## [What is required]
Exactly reproduce each entry, leaving out nothing.

(Rows from a dataset)
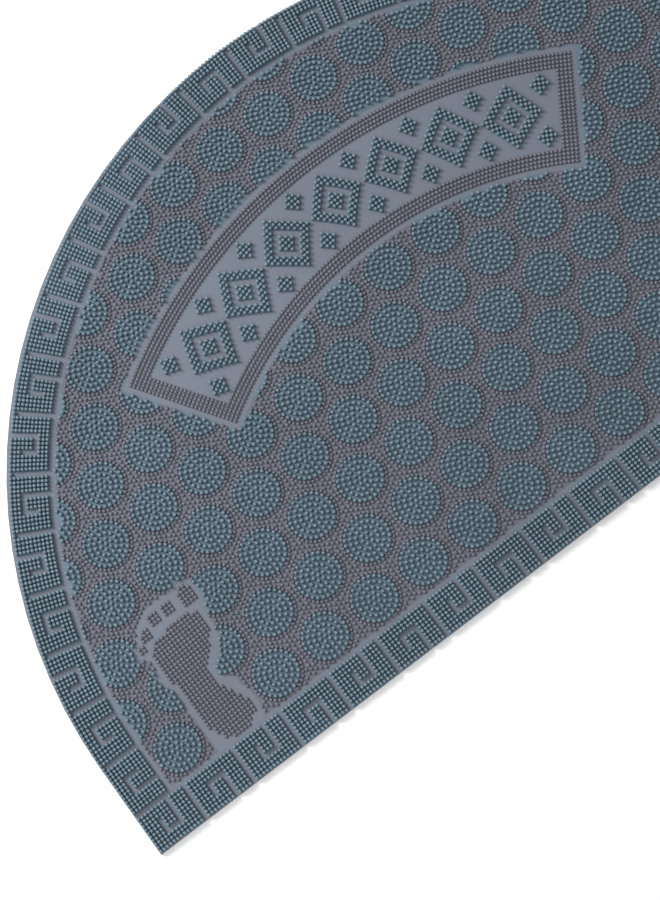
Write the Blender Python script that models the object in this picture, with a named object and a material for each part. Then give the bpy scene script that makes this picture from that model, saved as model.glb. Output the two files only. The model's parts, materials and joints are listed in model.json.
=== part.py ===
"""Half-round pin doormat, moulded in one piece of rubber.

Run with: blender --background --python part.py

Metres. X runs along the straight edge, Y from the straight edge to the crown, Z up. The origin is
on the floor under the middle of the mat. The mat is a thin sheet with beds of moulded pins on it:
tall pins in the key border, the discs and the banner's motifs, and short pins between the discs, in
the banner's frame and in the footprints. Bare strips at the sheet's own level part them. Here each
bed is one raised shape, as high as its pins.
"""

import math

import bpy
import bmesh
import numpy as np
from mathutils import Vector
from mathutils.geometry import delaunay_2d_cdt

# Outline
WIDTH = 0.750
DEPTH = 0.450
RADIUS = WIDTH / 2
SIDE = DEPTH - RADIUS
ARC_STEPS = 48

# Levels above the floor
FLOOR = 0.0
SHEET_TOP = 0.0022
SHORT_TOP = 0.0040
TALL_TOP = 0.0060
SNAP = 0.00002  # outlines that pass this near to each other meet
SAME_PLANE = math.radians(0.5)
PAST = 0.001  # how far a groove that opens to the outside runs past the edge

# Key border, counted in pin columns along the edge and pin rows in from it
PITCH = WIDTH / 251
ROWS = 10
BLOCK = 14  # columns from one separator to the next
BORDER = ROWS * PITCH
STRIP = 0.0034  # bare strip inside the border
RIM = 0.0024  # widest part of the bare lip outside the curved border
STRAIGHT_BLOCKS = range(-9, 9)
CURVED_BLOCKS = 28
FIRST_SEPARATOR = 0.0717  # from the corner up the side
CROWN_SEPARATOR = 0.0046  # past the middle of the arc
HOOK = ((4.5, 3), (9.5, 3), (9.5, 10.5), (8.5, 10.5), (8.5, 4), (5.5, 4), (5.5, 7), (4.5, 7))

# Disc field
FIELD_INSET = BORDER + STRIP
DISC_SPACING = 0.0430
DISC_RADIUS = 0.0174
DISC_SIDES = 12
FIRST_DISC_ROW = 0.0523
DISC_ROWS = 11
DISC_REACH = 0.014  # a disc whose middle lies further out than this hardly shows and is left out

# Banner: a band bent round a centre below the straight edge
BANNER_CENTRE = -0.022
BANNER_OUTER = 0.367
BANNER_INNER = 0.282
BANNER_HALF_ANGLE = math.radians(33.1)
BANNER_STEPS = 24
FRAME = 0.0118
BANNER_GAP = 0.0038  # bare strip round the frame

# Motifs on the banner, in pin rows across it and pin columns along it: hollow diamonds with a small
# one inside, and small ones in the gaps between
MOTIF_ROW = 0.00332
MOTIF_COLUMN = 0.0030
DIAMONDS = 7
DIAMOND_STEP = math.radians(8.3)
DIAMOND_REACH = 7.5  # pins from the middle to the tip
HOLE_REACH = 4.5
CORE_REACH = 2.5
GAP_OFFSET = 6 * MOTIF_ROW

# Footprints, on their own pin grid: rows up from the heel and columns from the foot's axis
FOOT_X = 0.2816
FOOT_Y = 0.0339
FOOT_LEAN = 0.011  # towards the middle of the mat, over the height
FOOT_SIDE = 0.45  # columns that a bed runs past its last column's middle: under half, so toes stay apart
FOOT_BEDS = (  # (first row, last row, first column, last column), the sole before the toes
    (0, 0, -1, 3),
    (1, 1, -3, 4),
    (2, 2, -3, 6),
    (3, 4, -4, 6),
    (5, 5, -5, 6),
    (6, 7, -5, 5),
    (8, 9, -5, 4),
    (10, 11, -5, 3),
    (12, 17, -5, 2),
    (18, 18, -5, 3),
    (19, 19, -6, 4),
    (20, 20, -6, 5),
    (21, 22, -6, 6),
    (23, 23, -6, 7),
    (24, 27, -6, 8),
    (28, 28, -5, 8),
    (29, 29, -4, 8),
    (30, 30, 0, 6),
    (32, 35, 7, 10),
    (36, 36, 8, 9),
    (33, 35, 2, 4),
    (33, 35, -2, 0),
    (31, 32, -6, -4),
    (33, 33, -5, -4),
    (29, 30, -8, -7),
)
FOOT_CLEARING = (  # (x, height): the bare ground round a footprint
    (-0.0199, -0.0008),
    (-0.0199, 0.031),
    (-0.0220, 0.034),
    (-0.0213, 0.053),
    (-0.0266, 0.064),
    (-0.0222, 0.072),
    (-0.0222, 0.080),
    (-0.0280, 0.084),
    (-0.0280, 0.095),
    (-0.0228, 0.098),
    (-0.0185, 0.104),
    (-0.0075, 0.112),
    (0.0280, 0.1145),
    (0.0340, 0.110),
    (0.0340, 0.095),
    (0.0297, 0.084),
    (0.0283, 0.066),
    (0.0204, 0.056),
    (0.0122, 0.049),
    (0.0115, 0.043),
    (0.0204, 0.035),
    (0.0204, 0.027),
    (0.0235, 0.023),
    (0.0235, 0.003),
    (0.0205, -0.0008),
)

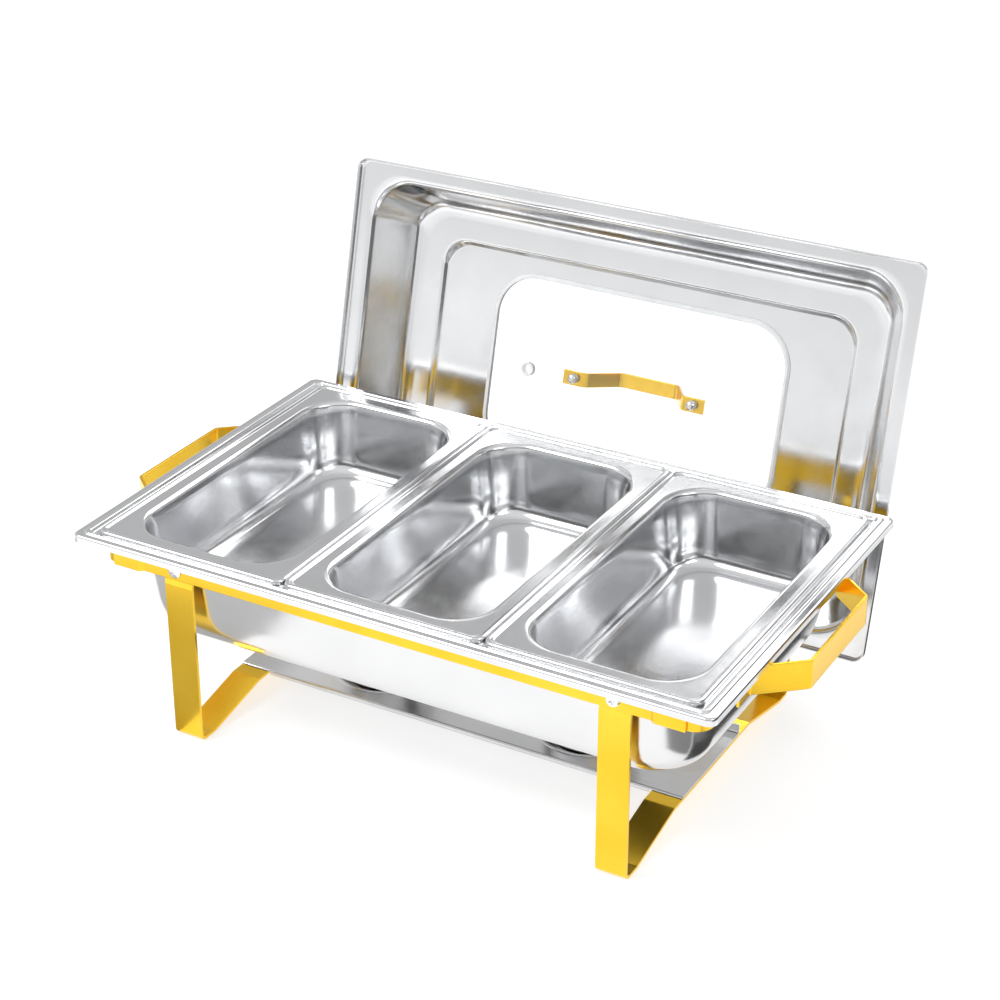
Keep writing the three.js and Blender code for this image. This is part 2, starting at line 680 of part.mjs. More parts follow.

## [Output for this task]
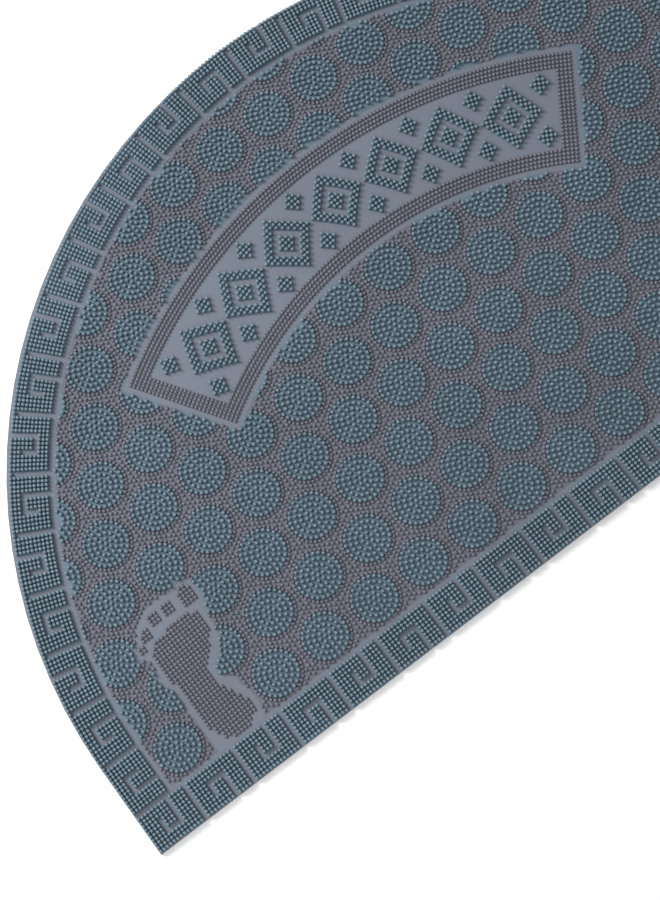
Write the Blender Python script that models the object in this picture, with a named object and a material for each part. Then give the bpy scene script that makes this picture from that model, saved as model.glb. Output the two files only. The model's parts, materials and joints are listed in model.json.
=== part.py ===
"""Half-round pin doormat, moulded in one piece of rubber.

Run with: blender --background --python part.py

Metres. X runs along the straight edge, Y from the straight edge to the crown, Z up. The origin is
on the floor under the middle of the mat. The mat is a thin sheet with beds of moulded pins on it:
tall pins in the key border, the discs and the banner's motifs, and short pins between the discs, in
the banner's frame and in the footprints. Bare strips at the sheet's own level part them. Here each
bed is one raised shape, as high as its pins.
"""

import math

import bpy
import bmesh
import numpy as np
from mathutils import Vector
from mathutils.geometry import delaunay_2d_cdt

# Outline
WIDTH = 0.750
DEPTH = 0.450
RADIUS = WIDTH / 2
SIDE = DEPTH - RADIUS
ARC_STEPS = 48

# Levels above the floor
FLOOR = 0.0
SHEET_TOP = 0.0022
SHORT_TOP = 0.0040
TALL_TOP = 0.0060
SNAP = 0.00002  # outlines that pass this near to each other meet
SAME_PLANE = math.radians(0.5)
PAST = 0.001  # how far a groove that opens to the outside runs past the edge

# Key border, counted in pin columns along the edge and pin rows in from it
PITCH = WIDTH / 251
ROWS = 10
BLOCK = 14  # columns from one separator to the next
BORDER = ROWS * PITCH
STRIP = 0.0034  # bare strip inside the border
RIM = 0.0024  # widest part of the bare lip outside the curved border
STRAIGHT_BLOCKS = range(-9, 9)
CURVED_BLOCKS = 28
FIRST_SEPARATOR = 0.0717  # from the corner up the side
CROWN_SEPARATOR = 0.0046  # past the middle of the arc
HOOK = ((4.5, 3), (9.5, 3), (9.5, 10.5), (8.5, 10.5), (8.5, 4), (5.5, 4), (5.5, 7), (4.5, 7))

# Disc field
FIELD_INSET = BORDER + STRIP
DISC_SPACING = 0.0430
DISC_RADIUS = 0.0174
DISC_SIDES = 12
FIRST_DISC_ROW = 0.0523
DISC_ROWS = 11
DISC_REACH = 0.014  # a disc whose middle lies further out than this hardly shows and is left out

# Banner: a band bent round a centre below the straight edge
BANNER_CENTRE = -0.022
BANNER_OUTER = 0.367
BANNER_INNER = 0.282
BANNER_HALF_ANGLE = math.radians(33.1)
BANNER_STEPS = 24
FRAME = 0.0118
BANNER_GAP = 0.0038  # bare strip round the frame

# Motifs on the banner, in pin rows across it and pin columns along it: hollow diamonds with a small
# one inside, and small ones in the gaps between
MOTIF_ROW = 0.00332
MOTIF_COLUMN = 0.0030
DIAMONDS = 7
DIAMOND_STEP = math.radians(8.3)
DIAMOND_REACH = 7.5  # pins from the middle to the tip
HOLE_REACH = 4.5
CORE_REACH = 2.5
GAP_OFFSET = 6 * MOTIF_ROW

# Footprints, on their own pin grid: rows up from the heel and columns from the foot's axis
FOOT_X = 0.2816
FOOT_Y = 0.0339
FOOT_LEAN = 0.011  # towards the middle of the mat, over the height
FOOT_SIDE = 0.45  # columns that a bed runs past its last column's middle: under half, so toes stay apart
FOOT_BEDS = (  # (first row, last row, first column, last column), the sole before the toes
    (0, 0, -1, 3),
    (1, 1, -3, 4),
    (2, 2, -3, 6),
    (3, 4, -4, 6),
    (5, 5, -5, 6),
    (6, 7, -5, 5),
    (8, 9, -5, 4),
    (10, 11, -5, 3),
    (12, 17, -5, 2),
    (18, 18, -5, 3),
    (19, 19, -6, 4),
    (20, 20, -6, 5),
    (21, 22, -6, 6),
    (23, 23, -6, 7),
    (24, 27, -6, 8),
    (28, 28, -5, 8),
    (29, 29, -4, 8),
    (30, 30, 0, 6),
    (32, 35, 7, 10),
    (36, 36, 8, 9),
    (33, 35, 2, 4),
    (33, 35, -2, 0),
    (31, 32, -6, -4),
    (33, 33, -5, -4),
    (29, 30, -8, -7),
)
FOOT_CLEARING = (  # (x, height): the bare ground round a footprint
    (-0.0199, -0.0008),
    (-0.0199, 0.031),
    (-0.0220, 0.034),
    (-0.0213, 0.053),
    (-0.0266, 0.064),
    (-0.0222, 0.072),
    (-0.0222, 0.080),
    (-0.0280, 0.084),
    (-0.0280, 0.095),
    (-0.0228, 0.098),
    (-0.0185, 0.104),
    (-0.0075, 0.112),
    (0.0280, 0.1145),
    (0.0340, 0.110),
    (0.0340, 0.095),
    (0.0297, 0.084),
    (0.0283, 0.066),
    (0.0204, 0.056),
    (0.0122, 0.049),
    (0.0115, 0.043),
    (0.0204, 0.035),
    (0.0204, 0.027),
    (0.0235, 0.023),
    (0.0235, 0.003),
    (0.0205, -0.0008),
)

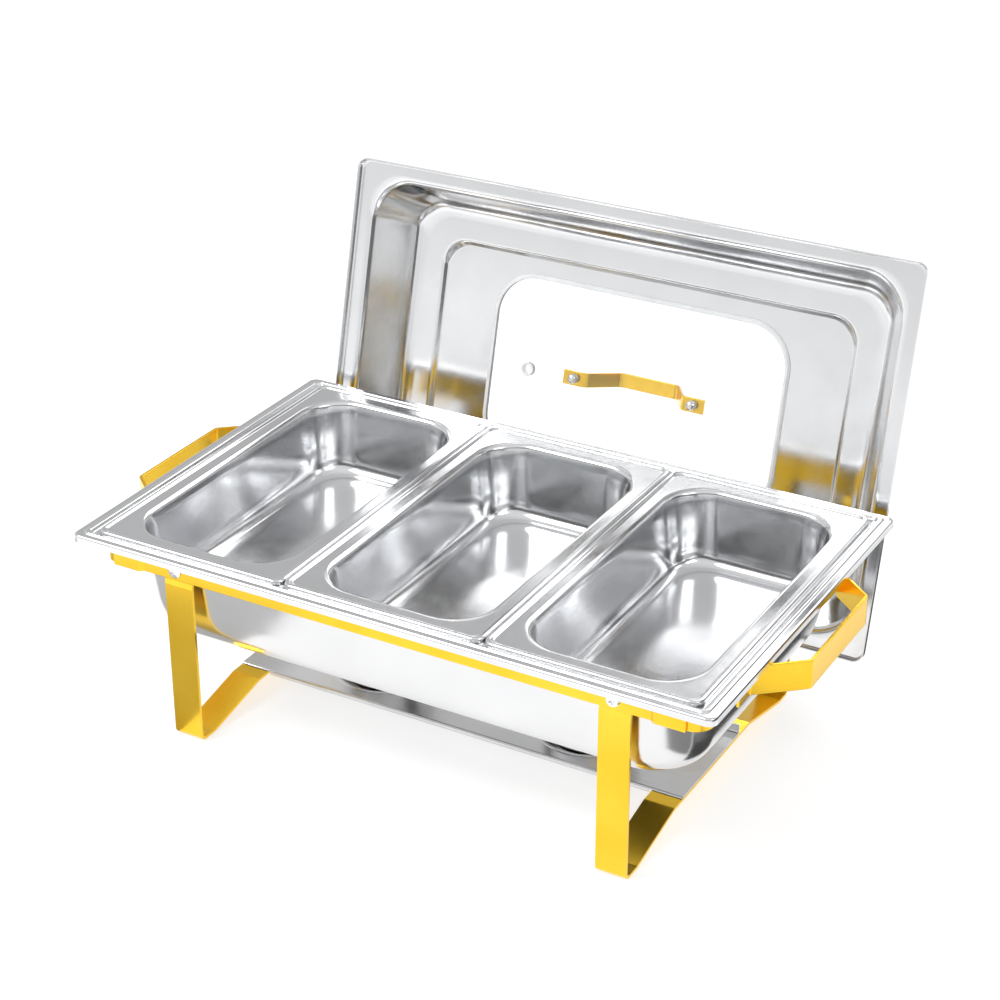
Keep writing the three.js and Blender code for this image. This is part 2, starting at line 680 of part.mjs. More parts follow.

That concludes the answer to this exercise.